Beijing's desire to beat Paris and Toronto in its bid to host the 2008 Olympics has become a craving, almost an obsession, the manifestation of what China experts call a deep-rooted insecurity about this nation's place in the world.

The only salve is external validation--that is, an endorsement from outside that China is indeed deserving of the Games.

"There isn't another country in the world that cares more about how the rest of the world sees it than China," said Orville Schell, dean of the graduate school of journalism at UC Berkeley and a longtime China observer.

As China specialist Robert Ross of Boston College put it, a victory would serve as irrefutable proof to the Chinese that China is "on par with any country in the world and a leader, a player."

So the question on the eve of what will surely be one of the momentous elections in Olympic history, is this: Is the world ready, finally, to go to Beijing?

There are a host of complexities for the International Olympic Committee to consider in the first Summer Games to be awarded since the 1999 Salt Lake City corruption scandal.

Along with Beijing, Paris and Toronto, also on the July 13 IOC ballot but given little chance of winning are Osaka, Japan, and Istanbul, Turkey. No U.S. cities are in the running. Salt Lake City will play host in February to the 2002 Winter Games; the next American Olympics bid will be for the 2012 Summer Games.

In considering Beijing, foremost among the issues is consideration of human-rights concerns in a nation governed by an authoritarian, communist regime. Bringing the Games to China might well condone police repression, opponents say.

"If you want to look at historical precedents, I remember the Berlin Olympics in 1936," said Rep. Tom Lantos (D-San Mateo), who in March introduced a resolution in Congress opposing the Beijing bid on human-rights grounds. "It was the high point of glory for Hitler's Germany because the Germans put on a spectacular show--as the Chinese will. And Hitler and his appalling regime were basking in the reflected glory of the Olympics."

But for a movement that makes much of "universality," inclusiveness, and--in this context--spreading the Games around the globe, many IOC members say the question about Beijing's bid is aptly framed this way: How can the Olympics not go to China?

"I have to argue for universality," said Australia's senior IOC member, R. Kevan Gosper, who stressed that he has not yet decided how he will vote. "When you look at that, you look at Beijing. It's hard to move from that. The universality of Olympism has been one of our greatest strengths over 100 years. And we've taken certain risks to maintain that ideal."

The IOC has ventured infrequently to developing nations for its showcase, the Summer Games--to Mexico City in 1968 and, some would say, to Seoul in 1988.

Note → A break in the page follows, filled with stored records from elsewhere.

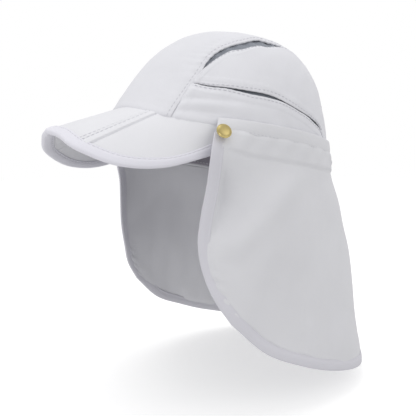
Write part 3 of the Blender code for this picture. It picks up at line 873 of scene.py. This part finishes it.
def wrap(name, edge, inset, edge_normal, inset_normal, half, gap, look, nodes, thread_look,
         both=True, hem_roll=1.0, ripple=0.0):
    """A binding folded round an edge: flat on each face and round over the edge, with a row of stitches near its
    inner side."""
    away = unit(edge - inset)
    width = np.linalg.norm(edge - inset, axis=-1)
    radius = half + gap
    lines = []
    for share in (0.0, 0.06, 0.12, 0.2, 0.3, 0.42, 0.55, 0.7, 0.85):
        base = inset + (edge - inset) * share
        normal = unit(inset_normal + (edge_normal - inset_normal) * share)
        dent = 0.00035 * bump(share * width - 0.0013, 0.0005) + 0.0004 * bump(share, 0.05)
        swell = 0.00028 * hem_roll * bump(share - 0.55, 0.25)
        lines.append(base + normal * (radius - dent + swell)[:, None])
    front = list(lines)
    for turn in np.linspace(0, pi, WRAP_TURNS + 2)[1:-1]:
        lines.append(edge + edge_normal * (radius * cos(turn)) + away * (radius * 0.9 * sin(turn)))
    for share in (0.85, 0.7, 0.55, 0.42, 0.3, 0.2, 0.12, 0.06, 0.0)[:9 if both else 2]:
        base = inset + (edge - inset) * share
        normal = unit(inset_normal + (edge_normal - inset_normal) * share)
        dent = 0.00035 * bump(share * width - 0.0013, 0.0005) + 0.0004 * bump(share, 0.05)
        swell = 0.00028 * hem_roll * bump(share - 0.55, 0.25)
        lines.append(base - normal * (radius - dent + swell)[:, None])
    points = np.stack(lines, 1)
    if ripple:
        run = run_along(points[:, :1], 0)
        wave = ripple * np.sin(run / 0.0021 + np.sin(run / 0.013)) * bump(np.linspace(-1, 1, points.shape[1])[None], 0.8)
        points = points + edge_normal[:, None] * wave[..., None]
    if np.mean(np.sum(normals(points)[:, 2] * inset_normal, -1)) < 0:
        points = points[:, ::-1]
    made = cloth(name, points, HEM_CLOTH, 1, look, nodes)
    top = HEM_CLOTH
    share = TOPSTITCH_BINDING / np.mean(width)
    base = inset + (edge - inset) * share
    normal = unit(inset_normal + (edge_normal - inset_normal) * share)
    lift = radius + top - 0.0003
    rows = [(base + normal * lift, normal)]
    if both:
        rows.append((base - normal * lift, -normal))
    sewn = stitches(name.replace("_cloth", "") + "_stitches", rows, thread_look)
    return made, sewn


TOPSTITCH_BINDING = 0.0013


# Neck flap
def flap_top_height(azimuth):
    share = (np.degrees(azimuth) - FLAP_EDGE_AZIMUTH) / (90 - FLAP_EDGE_AZIMUTH)
    return FLAP_TOP_FRONT + (FLAP_TOP_BACK - FLAP_TOP_FRONT) * np.clip(share, 0, 1) ** 0.8


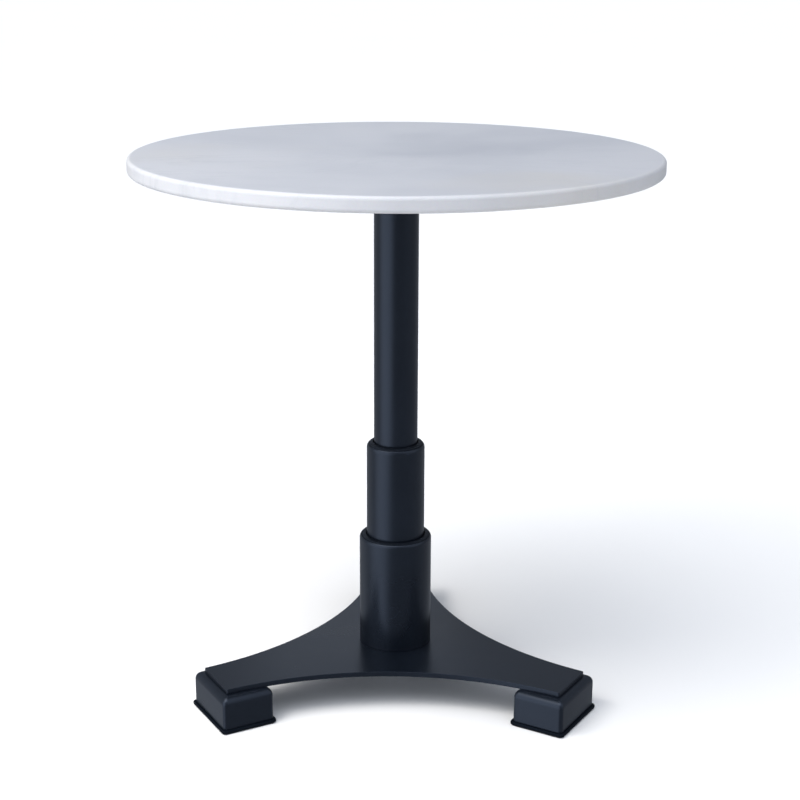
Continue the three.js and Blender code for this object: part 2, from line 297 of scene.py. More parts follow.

Other factors for the IOC to consider include the environmental impact of the grand-scale development needed to accommodate the Games in Beijing, as well as the promise of even more traffic.

The traffic already is awful. In 1980 there were 20 privately owned mechanized vehicles in Beijing; now, with economic growth galloping along at 8% annually, there are a total of 1.5 million cars, diesel-belching trucks and buses dueling on the roads with untold millions of bicycles. And no one yields.

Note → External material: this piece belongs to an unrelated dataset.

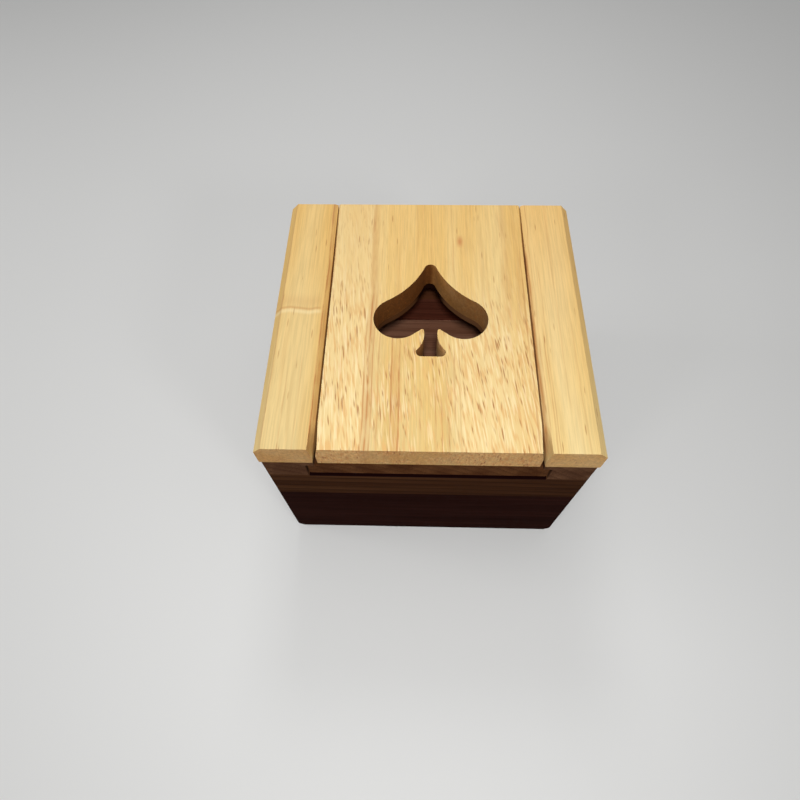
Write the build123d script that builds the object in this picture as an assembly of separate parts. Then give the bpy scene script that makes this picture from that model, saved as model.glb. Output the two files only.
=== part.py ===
from build123d import *
import os

# A four-layer wooden box for playing cards. A light lid panel with a spade cut through it is glued on
# a dark tongue, which slides towards the front in a T-shaped slot between two dark rails. A second
# dark layer, the collar, frames the card compartment's mouth. Under the compartment's floor, a shallow
# drawer pulls out at the back.
# Frame: origin at the middle of the underside, +X to the right, +Y to the back, +Z up. Millimetres.

# ---- Driving dimensions ----

# Outside
box_width = 133.0
box_depth = 129.0
box_height = 99.6
cap_thickness = 12.8
rail_height = 13.3
collar_height = 21.5
dark_inset = 0.5
corner_radius = 1.0
top_edge_chamfer = 3.3
bottom_edge_chamfer = 3.2

# Walls and floors
end_wall_thickness = 19.0
side_wall_thickness = 18.5
card_bay_width = 66.0
floor_thickness = 6.0
base_thickness = 6.0
drawer_bay_height = 21.5

# Lid
lid_width = 86.6
tongue_width = 95.8
tongue_thickness = 10.2
neck_height = 3.2
pocket_width = 68.0
pocket_margin = 6.0
pocket_corner_radius = 8.0

# Clearances of the lid in its slot
panel_gap = 0.4
slot_gap = 1.9
tongue_side_gap = 1.0
shoulder_gap = 0.25
runner_gap = 0.2
stop_gap = 0.3
panel_lift = 0.3

# Edges beside the lid: bevels that flatten out towards the back and open into a mouth at the front
strip_top_gap = 2.1
strip_bevel_depth = 1.7
panel_bevel_width = 0.7
panel_bevel_depth = 6.0
bevel_depth_back = 0.5
mouth_length = 12.0
mouth_gap = 1.6
mouth_top_gap = 2.5
mouth_bevel_depth = 8.0
mouth_panel_bevel_width = 1.4
strip_foot_bevel_width = 0.5
strip_foot_bevel_height = 3.5
tongue_edge_chamfer = 0.6

# Spade cut-out: rises and drops are measured along the spade, insets and widths across it
spade_width = 48.6
spade_height = 49.1
spade_from_front = 42.0
spade_right_of_centre = 0.7
tip_half_width = 2.5
tip_drop = 1.5
tip_shoulder_width = 1.6
tip_shoulder_drop = 0.45
flank_sag = 2.2
lobe_radius = 10.5
lobe_rise = 19.2
lobe_top_angle = 57
lobe_middle_angle = -35
lobe_end_angle = -132
crease_width = 1.4
crease_drop = 6.1
crease_crest_width = 0.7
crease_crest_drop = 5.6
crease_stem_drop = 6.1
stem_half_width = 2.95
stem_flare = 0.5
stem_flare_rise = 7.0
foot_half_width = 6.05
foot_top_inset = 0.1
foot_top_rise = 3.0
foot_side_rise = 1.6
foot_end_inset = 1.9

# Runner strips
runner_set_in = 2.9

# Drawer
drawer_side_gap = 0.4
drawer_top_gap = 0.4
drawer_floor_gap = 0.2
drawer_end_gap = 0.3
drawer_front_thickness = 12.0
drawer_wall_thickness = 5.0
drawer_wall_height = 17.0
drawer_bottom_thickness = 3.0
drawer_bottom_rise = 2.5
drawer_groove_depth = 2.5
drawer_groove_gap = 0.1
finger_notch_radius = 9.0
drawer_edge_chamfer = 0.6

# ---- Levels and faces worked out from them ----

front = -box_depth / 2
back = box_depth / 2
half_width = box_width / 2
dark_half_width = half_width - dark_inset

top_level = box_height
cap_level = top_level - cap_thickness
rail_level = cap_level - rail_height
collar_level = rail_level - collar_height

bay_front = front + end_wall_thickness
bay_back = back - end_wall_thickness
bay_half_width = dark_half_width - side_wall_thickness
card_half_width = card_bay_width / 2
floor_underside = base_thickness + drawer_bay_height
floor_level = floor_underside + floor_thickness

lid_half_width = lid_width / 2
slot_half_width = lid_half_width + slot_gap
mouth_end = front + mouth_length
tongue_half_width = tongue_width / 2
web_half_width = tongue_half_width + tongue_side_gap
tongue_level = cap_level - tongue_thickness
shoulder_level = cap_level - neck_height
lip_level = shoulder_level + shoulder_gap

tiny = 0.01


# ---- Shared operations ----

def block(x_low, x_high, y_low, y_high, z_low, z_high):
    """A board between two corners."""
    centre = ((x_low + x_high) / 2, (y_low + y_high) / 2, (z_low + z_high) / 2)
    return Pos(*centre) * Box(x_high - x_low, y_high - y_low, z_high - z_low)


def along_y(section, y_low, y_high):
    """A board with an X-Z section, from y_low to y_high."""
    plane = Plane(origin=(0, y_low, 0), x_dir=(1, 0, 0), z_dir=(0, -1, 0))
    face = make_face(Polyline(*section, close=True))
    return extrude(plane * face, amount=-(y_high - y_low))


def tapered_along_y(*stations):
    """A board whose X-Z section changes evenly from each station's to the next."""
    faces = [
        Plane(origin=(0, y, 0), x_dir=(1, 0, 0), z_dir=(0, -1, 0)) * make_face(Polyline(*section, close=True))
        for y, section in stations
    ]
    return loft(faces, ruled=True)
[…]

Even China's experts acknowledge the challenge that lies ahead.

"This problem is not going to be solved in a day," said Liu Qin, a senior engineer at Beijing's central traffic authority. "If I even tell you we are going to solve this problem in a month, it is like saying I'm going to build a castle in the air."

The smog in Beijing is so bad that it's possible to be in the city for a week and never see the sun. And as for the summer weather, a bad day feels like Las Vegas in July but with the addition of brutal humidity.

Then there are the basics--whether athletes will feel comfortable eating the local food and drinking the water.

In truth, the tap water is generally fine. And, as locals and expatriates alike are fond of pointing out, the food can be astonishingly good, even great.

Even if one's taste runs to fast food, fear not. There are 69 McDonald's restaurants already operating in and around Beijing--more even than Paris, which has 63. (Toronto wins the McDonald's derby, with 233.)